In any event, I do not present those facts to excuse or minimize the crimes of defendant. As the trial judge said, his conduct suggests “a deep capacity for doing evil and for doing unbelievably dangerous and bad things to other people and it calls for a strong sentence.” Yet, the trial judge also noted that there is “a sense of loss and sorrow with respect to Thomas Koskovich” and that “there’s much that one can sympathize with in Mr. Koskovich’s life.” The court limned this complex portrait:
He has had a difficult background. He hasn’t had the kind of stability that we would want all of our fellow human beings to have.
He hasn’t had the nurturing, loving raising that we would like everyone to have.
And he does have, I think, a lot of emotional and psychological burdens that have weighed heavily upon him and which in part explain why he acted in the way in which he did.

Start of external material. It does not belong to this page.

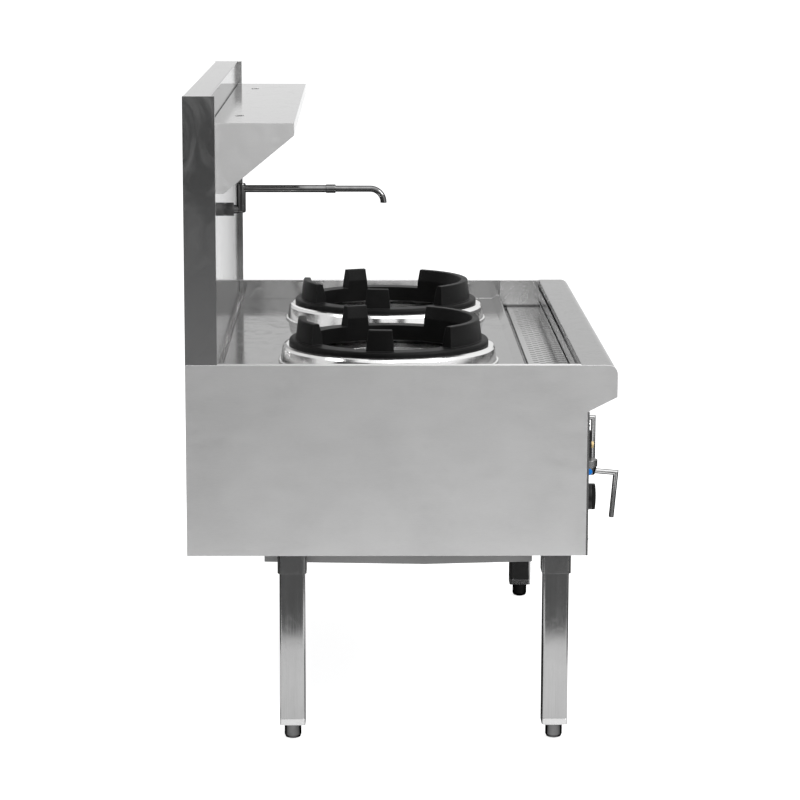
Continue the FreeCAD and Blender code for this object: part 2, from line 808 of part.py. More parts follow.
def lever(x, droop):
    """Hub that turns on the valve spindle, with a bent rod that hangs in front of it."""
    top = valve_head_z - seam
    hub = turned([(0, top - hub_height), (hub_foot_radius, top - hub_height, 2), (hub_radius, top - hub_band),
                  (hub_radius, top), (0, top)], V(x, lever_y, 0))
    pivot = V(x, lever_y, arm_height)
    corner = pivot - V(0, rod_reach, 0)
    root = pivot - V(0, 2 * spindle_radius, 0)
    bar = pipe([root, corner, corner - V(0, 0, rod_drop)], rod_radius, rod_bend)
    bar.rotate(pivot, V(1, 0, 0), droop)
    index_face = x - hub_radius - index_proud
    index = rod(index_radius, V(index_face, lever_y, arm_height),
                V(index_face + index_length, lever_y, arm_height))
    bore = rod(spindle_radius + turn_clearance, V(x, lever_y, valve_head_z - spindle_reach - seam),
               V(x, lever_y, top))
    return hub.fuse(bar).cut([bore, index]), index


def pilot_valve(x):
    """Pilot tap behind the panel, its spindle through the panel, its branch to the manifold."""
    body = rod(pilot_body_radius, V(x, fascia_back, knob_height),
               V(x, fascia_back + pilot_body_depth, knob_height))
    spindle = rod(spindle_radius, V(x, fascia_face - knob_bore_depth, knob_height),
                  V(x, fascia_back, knob_height))
    return body.fuse([spindle, branch(x, knob_height)])


def pilot_knob(x):
    """Rounded knob with a finger bar and a blind bore for its spindle."""
    grip = turned_forward([(0, knob_gap), (knob_radius, knob_gap),
                           (knob_radius, knob_length, knob_edge_round), (0, knob_length)],
                          V(x, fascia_face, knob_height))
    tip_y = fascia_face - knob_length
    half = knob_bar_width / 2
    scoops = [box(x0, x1, tip_y, tip_y + knob_bar_depth, knob_height - knob_radius, knob_height + knob_radius)
              for x0, x1 in ((x - knob_radius, x - half), (x + half, x + knob_radius))]
    bore = rod(spindle_radius + turn_clearance, V(x, fascia_face, knob_height),
               V(x, fascia_face - knob_bore_depth - seam, knob_height))
    return grip.cut(scoops + [bore])


def nipple(radius, x, z):
    """Connection standing out of the back wall."""
    return rod(radius, V(x, nipple_y, z), V(x, nipple_end_y, z))


def gas_manifold():
    """Cross pipe that feeds every valve, and its run through the back wall to the inlet nipple."""
    reach = burner_xs[1] + knob_offset + manifold_overhang
    cross = rod(manifold_radius, V(-reach, manifold_y, manifold_height),
                V(reach, manifold_y, manifold_height))
    run = rod(manifold_radius, V(gas_inlet_x, manifold_y, manifold_height),
              V(gas_inlet_x, nipple_y, manifold_height))
    return cross.fuse([run, nipple(gas_inlet_radius, gas_inlet_x, manifold_height)])


def feed_pipe(x):
    """From the back of a gas valve to the foot of its burner head."""
    return mitred([V(x, fascia_back + valve_body_depth, feed_z), V(x, burner_y, feed_z),
                   V(x, burner_y, head_base_z)], feed_radius)


# ---- water ---------------------------------------------------------------------------------------
def water_valve():
    """Stop cock: body behind the panel, boss through it, spindle out to the handle."""
    half = cock_width / 2
    body = box(water_x - half, water_x + half, fascia_back, fascia_back + cock_depth,
               water_height - half, water_height + half)
    boss_y = fascia_face - cock_boss_proud
    boss = rod(cock_boss_radius, V(water_x, boss_y, water_height), V(water_x, fascia_back, water_height))
    spindle = rod(spindle_radius, V(water_x, handle_y - handle_thickness - nut_height, water_height),
                  V(water_x, boss_y, water_height))
    return body.fuse([boss, spindle])


def water_handle():
    """Two-winged handle, upright when shut, on a boss that turns on the spindle."""
    front = handle_y - handle_thickness
    back = fascia_face - cock_boss_proud - seam
    wings = prism_y(rectangle(water_x, water_height, handle_width, handle_length, handle_corner),
                    front, handle_y)
    boss = rod(handle_boss_radius, V(water_x, front, water_height), V(water_x, back, water_height))
    bore = rod(spindle_radius + turn_clearance, V(water_x, front, water_height),
               V(water_x, back, water_height))
    return wings.fuse(boss).cut(bore)


def water_handle_nut():
    """Hexagon nut that keeps the handle on."""
    back = V(water_x, handle_y - handle_thickness, water_height)
    front = back - V(0, nut_height, 0)
    return hexagon(nut_flats, front, back).cut(rod(spindle_radius + turn_clearance, front, back))


def supply_pipe():
    """Water inlet nipple at the back and its run to the stop cock."""
    turn_y = back_y - water_turn_inset
    run = mitred([V(water_inlet_x, nipple_y, water_height), V(water_inlet_x, turn_y, water_height),
                  V(water_x, turn_y, water_height), V(water_x, fascia_back + cock_depth, water_height)],
                 water_pipe_radius)
    return run.fuse(nipple(water_inlet_radius, water_inlet_x, water_height))


def tap_pipe():
    """From the stop cock to the back, up inside the splashback and out to the tap."""
    cock_y = fascia_back + cock_depth / 2
    clear_x = water_x - tap_pipe_offset
    return mitred([V(water_x - cock_width / 2, cock_y, water_height), V(clear_x, cock_y, water_height),
                   V(clear_x, riser_y, water_height), V(clear_x, riser_y, tap_height),
                   V(tap_x, riser_y, tap_height), V(tap_x, splash_y, tap_height)], water_pipe_radius)


def drain_pipe():
    """From the hole in the gutter down, then out through the back."""
    route = [V(drain_x, drain_y, gutter_floor_z - thin_sheet), V(drain_x, drain_y, drain_z),
             V(drain_x, nipple_end_y, drain_z)]
    tube = mitred(route, drain_radius).fuse(nipple(drain_nozzle_radius, drain_x, drain_z))
    return tube.cut(mitred(route, drain_radius - drain_wall))


def tap_point(reach):
    """Point on the axis of the tap's union, at a distance from the splashback."""
    return V(tap_x, splash_y - reach, tap_height)


def tap_union():
    """Two union nuts against the splashback."""
    wall_nut = hexagon(union_flats, tap_point(0), tap_point(union_nut_length))
    outer_nut = hexagon(union_flats, tap_point(union_nut_length + union_nut_gap), tap_point(union_length))
    return wall_nut.fuse([outer_nut, rod(union_core_radius, tap_point(0), tap_point(union_length))])


def tap_body():
    """Elbow out of the union, with the stem that the spout turns on."""
    arm = Part.makeCone(arm_root_radius, arm_radius, tap_stand_off - union_length, tap_point(union_length),
                        V(0, -1, 0))
    base = tap_height - arm_radius
    shoulder = tap_height + riser_base_rise
    riser = turned([(0, base), (riser_radius, base, arm_radius / 2), (riser_radius, shoulder),
                    (stem_radius, shoulder), (stem_radius, sleeve_top_z + seam), (0, sleeve_top_z + seam)],
                   V(tap_x, tap_y, 0))
    return arm.fuse(riser)


def tap_cap():
    """Cap that keeps the spout on its stem."""
    base = sleeve_top_z + seam
    return turned([(0, base), (riser_radius, base), (riser_radius, base + cap_height, cap_round),
                   (0, base + cap_height)], V(tap_x, tap_y, 0))


def spout_arm():
    """Sleeve that turns on the stem, with the thicker part of the spout."""
    bore = stem_radius + turn_clearance
    sleeve = turned([(bore, sleeve_base_z), (riser_radius, sleeve_base_z), (riser_radius, sleeve_top_z),
                     (bore, sleeve_top_z)], V(tap_x, tap_y, 0))
    arm = rod(spout_radius, V(tap_x, tap_y - stem_radius, spout_z), V(tap_x, tap_y - spout_run, spout_z))
    room = rod(bore, V(tap_x, tap_y, sleeve_base_z), V(tap_x, tap_y, sleeve_top_z))
    headroom = box(tap_x - spout_radius, tap_x + spout_radius, tap_y - riser_radius - seam, tap_y,
                   sleeve_top_z, splash_top)
    return sleeve.fuse(arm).cut([room, headroom])


def spout_tip():
    """Collar nut and the thinner tube, bent down at its mouth."""
    start = tap_y - spout_run
    edge = (spout_collar_radius - spout_radius) / 2
    collar = turned_forward([(0, 0), (spout_collar_radius, 0, edge),
                             (spout_collar_radius, spout_collar_length, edge), (0, spout_collar_length)],
                            V(tap_x, start, spout_z))
    end = V(tap_x, tap_y - spout_reach, spout_z)
    mouth = end - V(0, 0, spout_drop)
    tube = pipe([V(tap_x, start - spout_collar_length, spout_z), end, mouth], spout_tip_radius, spout_bend)
    bore = rod(spout_tip_radius - spout_tip_wall, mouth, mouth + V(0, 0, spout_drop - spout_bend))
    return collar.fuse(tube).cut(bore)


# ---- stand ---------------------------------------------------------------------------------------
def leg_socket(x, y):
    """Square sleeve under the cabinet, closed at the top."""
    mouth_z = panel_base - socket_drop
    inner = leg_size + 2 * seam
    outer = prism_z(rectangle(x, y, socket_size, socket_size, leg_corner + socket_wall), mouth_z, panel_base)
    return outer.cut(prism_z(rectangle(x, y, inner, inner, leg_corner + seam), mouth_z, leg_top_z))


def leg(x, y):
    """Square tube with rounded corners."""
    foot_z = foot_height + plug_band
    bore = leg_size - 2 * leg_wall
    tube = prism_z(rectangle(x, y, leg_size, leg_size, leg_corner), foot_z, leg_top_z)
    return tube.cut(prism_z(rectangle(x, y, bore, bore, leg_corner - leg_wall), foot_z, leg_top_z))


def leg_plug(x, y):
    """End plug: a band flush with the leg, a spigot inside it, bored for the foot's stem."""
    band_top = foot_height + plug_band
    spigot = leg_size - 2 * leg_wall - 2 * seam
    plug = prism_z(rectangle(x, y, leg_size, leg_size, leg_corner), foot_height, band_top)
    inside = prism_z(rectangle(x, y, spigot, spigot, leg_corner - leg_wall),
                     foot_height, band_top + plug_spigot)
    bore = rod(foot_stem_radius + turn_clearance, V(x, y, foot_height), V(x, y, band_top + plug_spigot))
    return plug.fuse(inside).cut(bore)


def foot(x, y):
    """Levelling foot: rounded sole and a stem that runs in the plug."""
    top = foot_height - seam
    return turned([(0, 0), (foot_radius, 0, foot_round), (foot_radius, top), (foot_stem_radius, top),
                   (foot_stem_radius, top + foot_stem_length), (0, top + foot_stem_length)], V(x, y, 0))


def side_rail():
    """Left-hand angle iron, lying on the panel's foot flange over the sockets."""
    x = -leg_x - angle_size / 2
    near = fascia_y + sheet
    far = back_y - floor_flange - seam
    flat = box(x, x + angle_size, near, far, floor_top, floor_top + angle_wall)
    return flat.fuse(box(x, x + angle_wall, near, far, floor_top, floor_top + angle_size))


def cross_rail(y):
    """Angle iron between the side rails."""
    reach = leg_x - angle_size / 2
    near = y - angle_size / 2
    flat = box(-reach, reach, near, near + angle_size, floor_top, floor_top + angle_wall)
    return flat.fuse(box(-reach, reach, near, near + angle_wall, floor_top, floor_top + angle_size))


def under_pan():
    """Shallow closed tray with a slight valley, its flanges under the rails."""
    valley = pan_base_z - pan_valley
    outer = prism_x([(pan_front_y, floor_top), (pan_front_y, pan_base_z), (pan_valley_y, valley),
                     (pan_back_y, pan_base_z), (pan_back_y, floor_top)], -pan_reach, pan_reach)
    front = pan_front_y + thin_sheet
    back = pan_back_y - thin_sheet
    hollow = prism_x([(front, floor_top), (front, pan_base_z + thin_sheet),
                      (pan_valley_y, valley + thin_sheet), (back, pan_base_z + thin_sheet),
                      (back, floor_top)], -pan_reach + thin_sheet, pan_reach - thin_sheet)
    flange = box(-pan_reach - pan_flange, pan_reach + pan_flange, pan_front_y - pan_flange,
                 pan_back_y + pan_flange, panel_base, floor_top)
    clear = socket_size + 2 * seam
    corners = [prism_z(rectangle(x, y, clear, clear, 0), panel_base, floor_top) for x, y, _ in leg_places]
    return outer.fuse(flange).cut([hollow] + corners)


# ---- the whole range -----------------------------------------------------------------------------
def build():
    sides = (("side_panel", side_panel()), ("splash_end", splash_end()), ("shelf_end", shelf_end()))
    for name, piece in sides:
        left, right = mirror_pair(piece)
        save(name + "_left", left)
        save(name + "_right", right)
    save("back_panel", back_panel())
    save("front_rail", front_rail())
    save("control_panel", control_panel())
    save("panel_screws", *panel_screws())
    save("deck", deck())
    save("gutter_trough", gutter_trough())
    save("strainer_plate", strainer_plate())
    save("splash_panel", splash_panel())
    save("shelf_top", shelf_top())
    for x, name, droop in zip(burner_xs, ("left", "right"), (left_rod_droop, 0)):
        save("burner_collar_" + name, burner_collar(x))
        save("wok_ring_" + name, wok_ring(x))
        save("combustion_well_" + name, combustion_well(x))
        save("burner_head_" + name, burner_head(x))
        save("lever_valve_" + name, lever_valve(x))
        handle, index = lever(x, droop)
        save("lever_" + name, handle)
        save("lever_index_" + name, index)
        save("pilot_knob_" + name, pilot_knob(x - knob_offset))
    save("burner_jets", *[jet for x in burner_xs for jet in burner_jets(x)])
    save("pilot_burners", *[pilot_burner(x) for x in burner_xs])
    save("pilot_valves", *[pilot_valve(x) for x in knob_xs])
    save("feed_pipes", *[feed_pipe(x) for x in burner_xs])
    save("gas_manifold", gas_manifold())
    save("water_valve", water_valve())
    save("water_handle", water_handle())
    save("water_handle_nut", water_handle_nut())
    save("water_pipes", supply_pipe(), tap_pipe())
    save("drain_pipe", drain_pipe())
    save("tap_union", tap_union())
    save("tap_body", tap_body())
    save("tap_cap", tap_cap())
    save("spout_arm", spout_arm())
    save("spout_tip", spout_tip())
    for x, y, name in leg_places:
        save("leg_" + name, leg(x, y))
        save("foot_" + name, foot(x, y))
    save("leg_sockets", *[leg_socket(x, y) for x, y, _ in leg_places])
    save("leg_plugs", *[leg_plug(x, y) for x, y, _ in leg_places])
    save("base_rails", *mirror_pair(side_rail()), cross_rail(leg_front_y), cross_rail(leg_back_left_y))
    save("under_pan", under_pan())


os.makedirs("parts", exist_ok=True)
build()
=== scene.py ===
"""Two-burner gas wok range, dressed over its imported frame. Metres; +X right, -Y front, +Z up."""
import json
import math

import bmesh
import bpy
from mathutils import Matrix, Vector


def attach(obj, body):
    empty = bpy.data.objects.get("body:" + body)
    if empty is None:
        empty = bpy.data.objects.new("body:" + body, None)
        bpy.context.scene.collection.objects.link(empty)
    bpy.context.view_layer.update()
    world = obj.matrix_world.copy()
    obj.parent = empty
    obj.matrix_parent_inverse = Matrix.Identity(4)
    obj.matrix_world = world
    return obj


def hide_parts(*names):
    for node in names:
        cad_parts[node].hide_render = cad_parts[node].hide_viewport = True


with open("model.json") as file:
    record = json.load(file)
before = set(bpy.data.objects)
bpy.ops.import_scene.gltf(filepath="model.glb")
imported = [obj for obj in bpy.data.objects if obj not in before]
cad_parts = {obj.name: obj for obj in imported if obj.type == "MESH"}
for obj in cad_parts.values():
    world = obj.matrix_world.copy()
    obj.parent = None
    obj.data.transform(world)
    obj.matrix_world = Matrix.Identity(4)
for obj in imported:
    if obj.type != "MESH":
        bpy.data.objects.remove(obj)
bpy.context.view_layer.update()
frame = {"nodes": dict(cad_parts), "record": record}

nodes = frame["nodes"]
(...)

And one can, in observing Mr. Koskovich, see some good things and see that perhaps this is a young man in different circumstances who would have had a very different result and would not have been tempted to act in the way in which he did act.
So I must say I feel terribly Sony for Thomas Koskovich and I ... sort of maybe wish I had met him under different circumstances then years before or even earlier and something might have been done to steer him along a more constructive path.
At heart, and at the least, Koskovich was a sad, disturbed, immature boy involved in a scheme with consequences perhaps beyond his mental grasp. At worst, he was, as the trial judge observed, “a basket case.” In either case, for all of the above *560reasons, Article I, paragraph 12 of the Constitution would, in my view, forbid his execution.2
III.
Because the Court today vacates Koskovich’s sentence and remands for a new sentencing proceeding, it is unnecessary to resolve the question whether executing him would violate Article I, paragraph 12 of the Constitution. Should he receive another death sentence, or should a ease with a similar set of facts come before this Court in the future, the concerns that I have raised should be considered. By not doing so, we would do worse than abdicate our responsibility. We would risk executing someone incapable of understanding the magnitude and consequences of the crimes he committed. One is able to comprehend why such a boy should be locked away from society for life. It is more difficult to understand why he should be given a lethal injection.
Syllogisms cannot resolve death penalty matters. As much as we search for a calculus to make those determinations, at the end of the day, after a review of all of the facts and law, it is sometimes best to simply invoke intuition, fundamental fairness, and classic principles of discernment to make a holistic judgment about whether the death penalty ought to be imposed. This is one such ease.
All of the above facts and factors, collectively considered, create an abiding sense that the imposition of the death penalty on *561Thomas Koskovich would constitute cruel and unusual punishment.
Justice LONG joins in this opinion.

 That conclusion is reinforced by the fact that Jayson Vreeland, Koskovich’s co-defendant and his junior by a scant sixteen months, was not eligible for the death penalty due to his age. I believe that the fact that Koskovich was eighteen at the time of the crime and so can be executed, while Vreeland was seventeen and so cannot be executed, when both participated in the double killing, raises a unique concern about intra-case proportionality. That kind of arbitrary distinction between two equally culpable participants is antithetical to this Court’s promise to "treat like cases alike.” State v. Marshall, 130 N.J. 109, 220, 613 A.2d 1059 (1992) (quoting H.L.A. Hart, The Concept of Law 155 (1961)).